Pray for your spouse and invite your Christian friends and family to pray for your spouse, for you, and for your marriage.

  • Pray for them to have an open heart and mind.
  • Pray for their wisdom and discernment.
  • Pray for them to see the hope that is in you.
  • Pray for more Christian couples to spend time with you and your spouse.
  • Pray for the church to be a light that shines into your home.

Praying not only changes the situation, it also changes the way we feel about the situation. It reminds our heart and mind to put our trust in the Lord.

3. Be the Best Spouse You Can Be

Finally, you must remember that your responsibilities as a husband or wife do not depend on your spouse’s beliefs or behaviors. God’s word tells you to be the best spouse you can be. Not in an effort to manipulate them into becoming a Christian, but simply because that’s what you promised to do when you got married.

Husbands, you should still, “love your wives, as Christ loved the church and gave himself up for her” (Ephesians 5:25). Wives, you should still, “be subject to your own husbands” and let them “see your respectful and pure conduct” (1 Peter 3:1-2).
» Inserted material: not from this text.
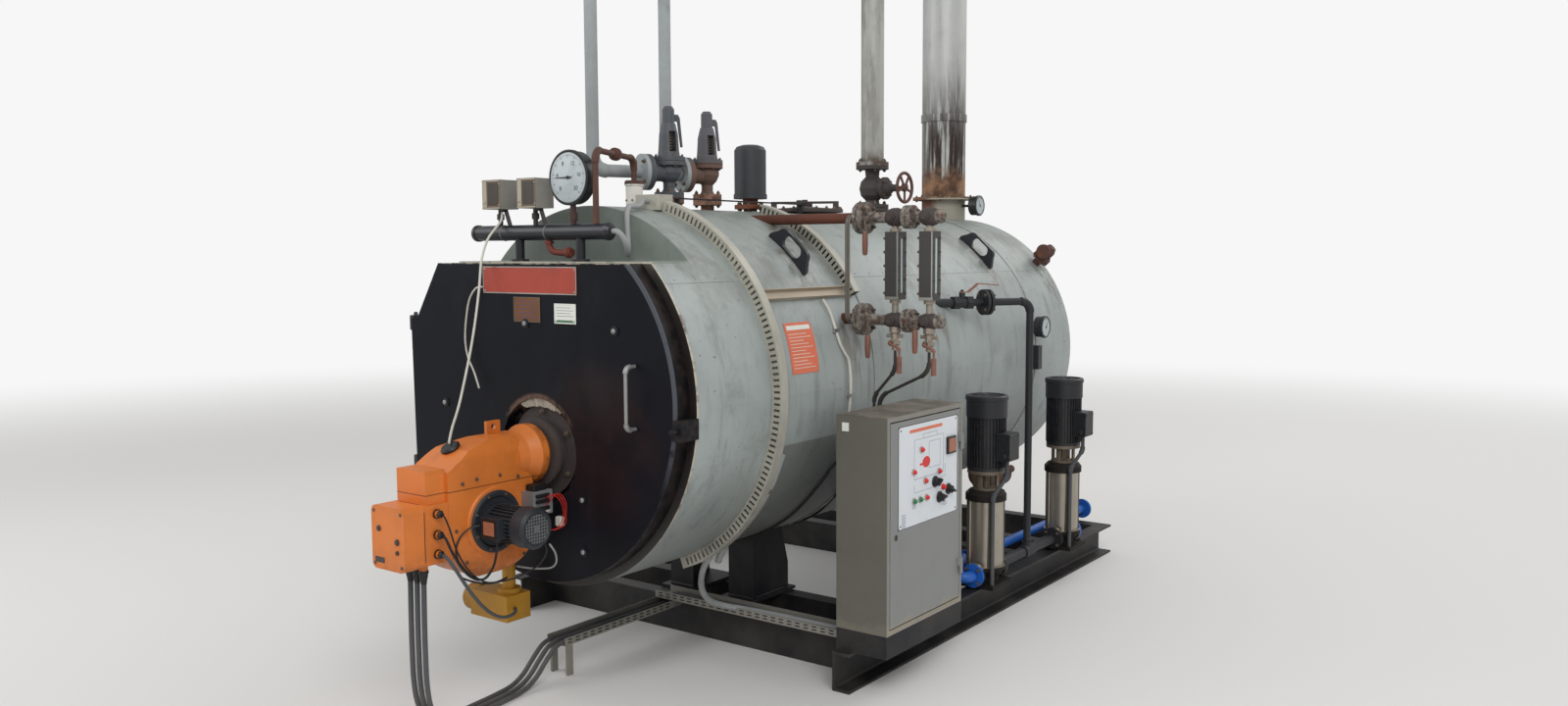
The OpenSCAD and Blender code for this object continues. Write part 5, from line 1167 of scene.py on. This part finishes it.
def make_header_details():
    ties = Piece("header_ties")
    for x in (-0.3, -0.06):
        ties.turned(at(x - 0.003, 0.06, 1.7), X, [(29.6, 0), (30.6, 1), (30.6, 5), (29.6, 6)], 28)
    ties.done("tube_grey", "cable_grey")
    windows = Piece("switch_windows")
    for x in SWITCH_X:
        windows.box(at(x - 0.018, 0.0135, 1.804), at(x + 0.04, 0.015, 1.888), 0.5)
    windows.done("window_brown", "switch_grey")
    frames = Piece("switch_trim")
    for x in SWITCH_X:
        frames.box(at(x - 0.046, 0.013, 1.796), at(x - 0.024, 0.015, 1.894), 1)
        for z in (1.8955, 1.7935):
            frames.box(at(x - 0.05, 0.0125, z - 0.0025), at(x + 0.05, 0.015, z + 0.0025), 0.8)
        for z in (1.806, 1.884):
            frames.turned(at(x + 0.0455, 0.015, z), -Y, [(3.2, 0), (3, 1.6), (1.5, 2.2)], 8)
        frames.turned(at(x - 0.035, 0.013, 1.815), -Y, [(5, 0), (5, 3), (3, 4)], 12)
    frames.done("switch_trim", "switch_grey")
    stub = Piece("header_drain")
    stub.wire([(-60, 60, 1674), (-58, 60, 1650), (-45, 62, 1632), (-20, 66, 1626), (30, 70, 1625)], 12, 12)
    stub.turned(at(0.026, 0.07, 1.625), X, [(20, 0), (20, 12), (16, 14), (16, 22)])
    stub.turned(at(-0.06, 0.06, 1.668), -Z, [(18, 0), (18, 10)], 6)
    stub.done("rust_red", "rusty_pipe")
    pot = Piece("pot_screws")
    for deg in (200, 250, 300, 350):
        c, s = math.cos(math.radians(deg)), math.sin(math.radians(deg))
        for z, r in ((1.828, 0.0332), (1.893, 0.0372)):
            pot.turned(at(r * c, 0.455 + r * s, z), (c, s, 0), [(3.8, 0), (3.8, 3), (2, 4)], 8)
    pot.done("bolt_steel", "galvanised")


def make_gauge_details():
    y = GAUGE_Y
    nuts, glass, trim = Piece("gauge_nuts"), Piece("gauge_glasses"), Piece("gauge_trim")
    for x in COLUMN_X:
        for i in range(5):
            z = 1.465 + 0.0525 * i
            for dy in (-0.022, 0.022):
                nuts.bolt((x - 0.03, y + dy, z), -X, 13)
                nuts.bolt((x + 0.03, y + dy, z), X, 10, 4)
        glass.box((x + 0.0205, y - 0.0105, 1.4655), (x + 0.0265, y + 0.0105, 1.6745), 1)
        trim.box((x + 0.0225, y - 0.0315, 1.442), (x + 0.0285, y - 0.03, 1.698), 0.4)
        trim.box((x - 0.03, y - 0.031, 1.4405), (x + 0.03, y - 0.03, 1.452), 0.4)
    nuts.done("bolt_steel", "level_gauge")
    glass.done("glass_strip", "level_gauge")
    trim.done("bright_steel", "level_gauge")

    bodies, bright = Piece("column_valves"), Piece("cock_bodies")
    for x in COLUMN_X:
        for z, r in zip(ARM_Z, (36, 32)):
            bodies.turned((x - 0.036, y, z), X,
                          [(24, 0), (r * 0.86, 10), (r, 24), (r, 48), (r * 0.86, 62), (24, 72)], 20)
            bodies.turned((x, y - 0.028, z), -Y, [(19, 0), (19, 16), (13, 18), (13, 26)], 6)
        bright.turned((x, y, 1.34), -Z, [(17, 0), (24, 4), (24, 26), (17, 32), (17, 52), (21, 56), (21, 72),
                                         (14, 78)], 8)
        bright.turned((x, y - 0.02, 1.275), -Y, [(12, 0), (12, 10), (9, 12)], 6)
        bright.turned((x - 0.036, y, 1.3), X, [(7, 0), (7, 72)], 10)
    bodies.done("cast_body")
    bright.done("cock_metal", "galvanised")

    levers, grips = Piece("stop_cock_levers"), Piece("stop_cock_grips")
    y = GAUGE_Y - 0.03
    for x, top, low in ((0.777, 1.755, 1.61), (0.79, 1.36, 1.213), (1, 1.345, 1.24)):
        levers.turned((x, y, top - 0.006), -Y, [(13, 0), (13, 20), (9, 22)], 8)
        levers.hose([(x, y - 0.018, top - 0.006), (x + 0.004, y - 0.026, top - 0.022),
                     (x + 0.006, y - 0.028, top - 0.05)], 4.8)
        grips.turned((x + 0.006, y - 0.028, low + 0.09), -Z,
                     [(8, 0), (11, 6), (11.5, 50), (9.5, 84), (6, 90)], 14)
    levers.done("bolt_steel", "cast_body")
    grips.done("lever_orange")
    tubes = Piece("column_tubes")
    for x, y, r in ((0.708, GAUGE_Y - 0.072, 7), (0.722, GAUGE_Y - 0.078, 4)):
        tubes.hose([(x, y + dy, z) for dy, z in (
            (0.022, 1.762), (0.006, 1.748), (0, 1.72), (0, 1.56), (0, 1.395), (0.006, 1.366),
            (0.022, 1.352))], r, 10)
    tubes.done("tube_grey", "pale_pipe")


def panel_point(u, v, lift=0):
    """Point on the cabinet's white panel, across and up."""
    return Vector((CAB_FACE + 0.002 + lift / 1000, PANEL_Y + u / 1000, PANEL_Z + v / 1000))


def panel_box(piece, u0, v0, u1, v1, low, high, bevel=0):
    piece.box(panel_point(u0, v0, low), panel_point(u1, v1, high), bevel)


def panel_line(piece, u0, v0, u1, v1, width=1.1):
    """Thin stroke on the panel."""
    if abs(u1 - u0) > abs(v1 - v0):
        panel_box(piece, min(u0, u1), v0 - width / 2, max(u0, u1), v0 + width / 2, 0, 0.3)
    else:
        panel_box(piece, u0 - width / 2, min(v0, v1), u0 + width / 2, max(v0, v1), 0, 0.3)


def make_panel_details():
    lines = Piece("panel_lines")
    for line in (((110, 170), (110, 318), (330, 318), (330, 170), (110, 170)),
                 ((175, 318), (175, 334), (280, 334), (280, 318)),
                 ((220, 200), (220, 300), (305, 300), (305, 200), (220, 200)),
                 ((110, 150), (110, 120), (250, 120)), ((345, 200), (345, 150), (280, 150))):
        for start, end in zip(line, line[1:]):
            panel_line(lines, *start, *end)
    for u, v, count in ((95, 75, 3), (20, 50, 5), (20, 20, 4), (330, 50, 3)):
        for k in range(count):
            panel_line(lines, u, v - 6 * k, u + 30 - 4 * (k % 2), v - 6 * k, 1.4)
    lines.done("ink_blue", "panel_white", "cabinet_door")
    strip = Piece("panel_plain_strip")
    panel_box(strip, 75, 347, 320, 359, 0, 0.5)
    strip.done("plate_orange", "panel_white", "cabinet_door")
    red = Piece("panel_symbol")
    red.loft([[panel_point(199 + 29 * c, 226 + 21 * s, lift) for c, s in circle(28)] for lift in (0, 0.6)])
    panel_line(red, 150, 221, 180, 221, 8)
    red.done("lamp_red", "panel_white", "cabinet_door")

    colours = {"lamp_red": [(161, 277), (104, 200), (190, 155), (296, 176), (200, 90)],
               "lamp_green": [(152, 90), (108, 90)]}
    rims = Piece("panel_lamp_rims")
    for colour, spots in colours.items():
        lamps = Piece("panel_" + colour)
        for u, v in spots:
            lamps.turned(panel_point(u, v), X, [(9.5, 0), (9.5, 6), (8, 11), (5, 14), (1.5, 15)], 20)
            rims.turned(panel_point(u, v), X, [(13, 0), (13, 3), (11, 4.5), (9.5, 4.5)], 20)
        lamps.done(colour, "gauge_black", "cabinet_door")
    rims.done("bright_steel", "gauge_black", "cabinet_door")

    knobs = Piece("panel_knobs")
    for u, v, turn in ((265, 140, 0.6), (300, 75, 0.2), (370, 95, -0.5)):
        p = panel_point(u, v)
        knobs.turned(p, X, [(22, 0), (22, 4), (20.5, 6), (16.5, 7), (15.5, 12), (14.5, 20)], 24)
        c, s = math.cos(turn), math.sin(turn)
        knobs.loft([[p + Vector((x, i * l * c - j * w * s, i * l * s + j * w * c))
                     for i, j in ((1, 1), (-1, 1), (-1, -1), (1, -1))]
                    for x, w, l in ((0.012, 0.005, 0.0175), (0.028, 0.0038, 0.0165), (0.03, 0.0028, 0.015))])
    panel_box(knobs, 352, 232, 420, 300, 0, 9, 2)
    knobs.done("wire_black", "gauge_black", "cabinet_door")
    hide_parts("panel_controls")
    meter = Piece("panel_meter")
    panel_box(meter, 360, 240, 412, 292, 8.8, 10.2, 0.5)
    meter.done("plate_copper", "gauge_black", "cabinet_door")
    stop = Piece("panel_red_button")
    stop.turned(panel_point(327, 110), X, [(12, 0), (12, 5), (9, 7), (9, 13), (6, 15)], 20)
    stop.done("lamp_red", "gauge_black", "cabinet_door")


def make_cabinet_details():
    seal = Piece("door_seal")
    y, z, inset = CAB_Y, CAB_Z, 0.018
    for low, high in border(y + inset, z + inset, y + CAB_W - inset, z + CAB_H - inset, 0.003):
        seal.box((CAB_FACE - 0.016, *low), (CAB_FACE - 0.009, *high))
    seal.done("gasket", "cabinet_grey")
    lock = Piece("cabinet_lock")
    lock.turned((CAB_FACE - 0.0005, CAB_Y + 0.062, 0.588), X, [(11, 0), (11, 2), (9, 3)], 20)
    lock.done("bolt_steel", "cabinet_grey", "cabinet_door")
    block("cabinet_lock_slot", (CAB_FACE + 0.0024, CAB_Y + 0.059, 0.578),
          (CAB_FACE + 0.003, CAB_Y + 0.065, 0.597), 0.2, "gasket", "cabinet_grey", "cabinet_door")
    rim = Piece("panel_shadow_rim")
    rim.loft([[panel_point(u, v, lift) for u, v in ((-2, -2), (442, -2), (442, 378), (-2, 378))]
              for lift in (-1.9, -1.2)])
    rim.done("gasket", "panel_white", "cabinet_door")
    screws = Piece("panel_screws")
    for u in (12, 428):
        for v in (12, 364):
            screws.turned(panel_point(u, v), X, [(3.8, 0), (3.4, 1.2), (1.5, 1.8)], 10)
    screws.done("bolt_steel", "cabinet_grey", "cabinet_door")
    block("cabinet_tag", (0.872, CAB_Y - 0.0012, 0.972), (0.902, CAB_Y, 1.004), 0.5,
          "face_white", "panel_white")


def make_pump_details():
    nuts, caps, rods = Piece("pump_nuts"), Piece("pump_cap_slots"), Piece("pump_tie_rods")
    boxes, straps = Piece("pump_box_lids"), Piece("pump_strap_screws")
    for y in PUMP_Y:
        for c, s in circle(4, phase=0.5):
            nuts.bolt((PUMP_X + 0.08 * c, y + 0.08 * s, 0.5585), Z, 15)
            nuts.bolt((PUMP_X + 0.068 * c, y + 0.068 * s, 0.679), Z, 10)
            rods.turned((PUMP_X + 0.0815 * c, y + 0.0815 * s, 0.238), Z, [(6.5, 0), (6.5, 296)], 12)
            for x, dy in ((-0.07, -0.08), (0.07, -0.08), (-0.07, 0.08), (0.055, 0.084)):
                nuts.bolt((PUMP_X + x, y + dy, 0.168), Z, 14)
            for z in (0.262, 0.385, 0.51):
                straps.bolt((PUMP_X + 0.078 * c, y + 0.078 * s, z), (c, s, 0), 9)
        for c, s in circle(18):
            side = Vector((-s, c, 0)) * 0.003
            rings = []
            for r in (0.026, 0.068):
                p = Vector((PUMP_X, y, 0.9905)) + Vector((c, s, 0)) * r
                rings.append([p - side, p + side, p + side + Z * 0.0022, p - side + Z * 0.0022])
            caps.loft(rings)
        boxes.box((PUMP_X + 0.13, y - 0.047, 0.718), (PUMP_X + 0.1345, y + 0.047, 0.832), 2)
        boxes.turned((PUMP_X + 0.11, y - 0.05, 0.74), -Y, [(13, 0), (13, 10), (10, 14)], 6)
        for dy in (-0.038, 0.038):
            for z in (0.728, 0.822):
                boxes.turned((PUMP_X + 0.1345, y + dy, z), X, SCREW, 8)
    nuts.done("bolt_steel", "cast_body")
    caps.done("motor_black")
    rods.done("plug_dark", "cast_body")
    boxes.done("motor_black")
    straps.done("bright_steel", "pump_steel")
    lever = Piece("suction_valve_lever").box(at(0.735, 1.56, 0.268), at(0.755, 1.655, 0.274), 2)
    lever.turned(at(0.745, 1.64, 0.232), Z, [(16, 0), (16, 20), (10, 22), (10, 40)], 12)
    lever.done("lamp_red", "lever_orange")


def make_tray_slots():
    """Dark slots along the outer sides and upper edges of the two floor trays."""
    slots = Piece("tray_slots")
    thin, long, high = 0.0006, 0.022, 0.0045
    for k in range(24):
        x = -0.14 + 0.04 * k
        for z in (0.158, 0.17):
            for y0, y1 in ((0.72 - thin, 0.72), (0.82, 0.82 + thin)):
                slots.box(at(x, y0, z), at(x + long, y1, z + high))
    for k in range(15):
        y = 0.115 + 0.04 * k
        for z in (0.128, 0.14):
            for x0, x1 in ((-0.16 - thin, -0.16), (-0.06, -0.06 + thin)):
                slots.box(at(x0, y, z), at(x1, y + long, z + high))
    slots.done("gasket", "galvanised")


def make_skid_details():
    """Cables that lie in the floor tray, and weld beads at the feet."""
    cables = Piece("tray_cables")
    random.seed(3)
    for k, (y, r) in enumerate(((0.742, 8.5), (0.764, 8.5), (0.786, 8.5), (0.803, 6))):
        line = [at(-0.095 + 0.1 * i, y + 0.004 * math.sin(1.3 * i + k), 0.1535 + r / 1000) for i in range(10)]
        cables.tube(smooth_line(line), r, 8)
    cables.done("cable_grey")
    welds = Piece("foot_welds")
    for y in (0.9, 2.4):
        for side in (-1, 1):
            welds.tube([at(side * (0.1 + 0.013 * i), y - 0.001 + 0.0015 * random.random(), 0.1635)
                        for i in range(11)], 4.5, 6)
            welds.tube([at(side * 0.2315, y + 0.02 + 0.02 * i, 0.1635 + 0.001 * random.random())
                        for i in range(11)], 4.5, 6)
    welds.done("skid_paint")


make_finishes()
paint_nodes()
make_studio()
make_cords()
make_flange_bolts()
make_springs()
make_shell_details()
make_rear_duct()
make_shell_wires()
make_duct_conduits()
make_door_details()
make_burner_details()
make_dials()
make_header_details()
make_gauge_details()
make_panel_details()
make_cabinet_details()
make_pump_details()
make_tray_slots()
make_skid_details()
Show your spouse the kind of grace and forgiveness Jesus has shown to you. Lavish them with love and respect.

Not only is this the best chance you have at helping them to come to Christ, but it is simply the right thing to do.

The Bottom Line

I believe the Bible teaches Christians to marry Christians. But it also teaches Christians who are married to non-Christians to be faithful, loving, respectful, and kind; and it teaches there is hope for them coming to Christ.

In whatever situation you find yourself, I know it is hard and I want you to know that I’m praying for you.